L’image du phallus est bien évidemment très présente dans l’exposition, beaucoup d’artistes trouvant le courage de se présenter dans leur plus intime appareil. On note néanmoins le geste moqueur du scénographe qui livre un accrochage tout en finesse… Humour qui, cependant, finit par agacer : est-ce vraiment en accord avec l’esprit de « Chercher le garçon » que de glisser une plaisanterie vaseuse qui met le pénis en divin créateur ?

VUE D’EXPOSITION,  2015

Précédant la citation que Frank Lamy tire de King Kong Théorie, Virginie Despentes déclare que le but de la révolution féministe est d’« admettre qu’on s’en tape de respecter les règles des répartitions des qualités.

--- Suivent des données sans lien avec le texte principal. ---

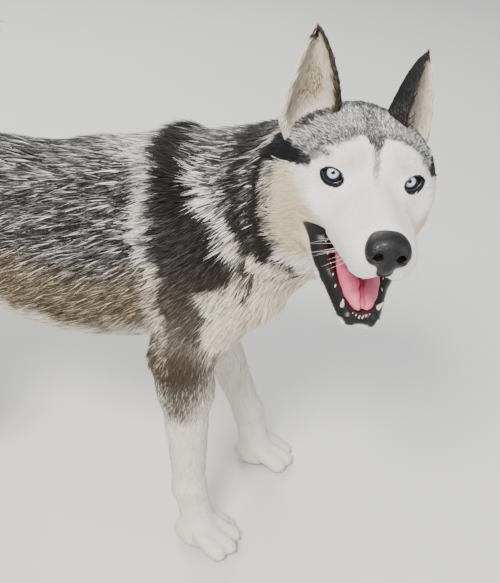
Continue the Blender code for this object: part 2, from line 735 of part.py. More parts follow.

Systèmes de mascarades obligatoires » et que « les femmes sont des lascars comme les autres, et les hommes des putes et des mères, tous dans la même confusion. ». Qu’il est dommage, dans cette exposition si prometteuse, puisque la masculinité est en chaque individu, de taire la parole des femmes et de ne définir, encore une fois, le genre homme qu’à ceux qui ont le bon attribut entre les jambes.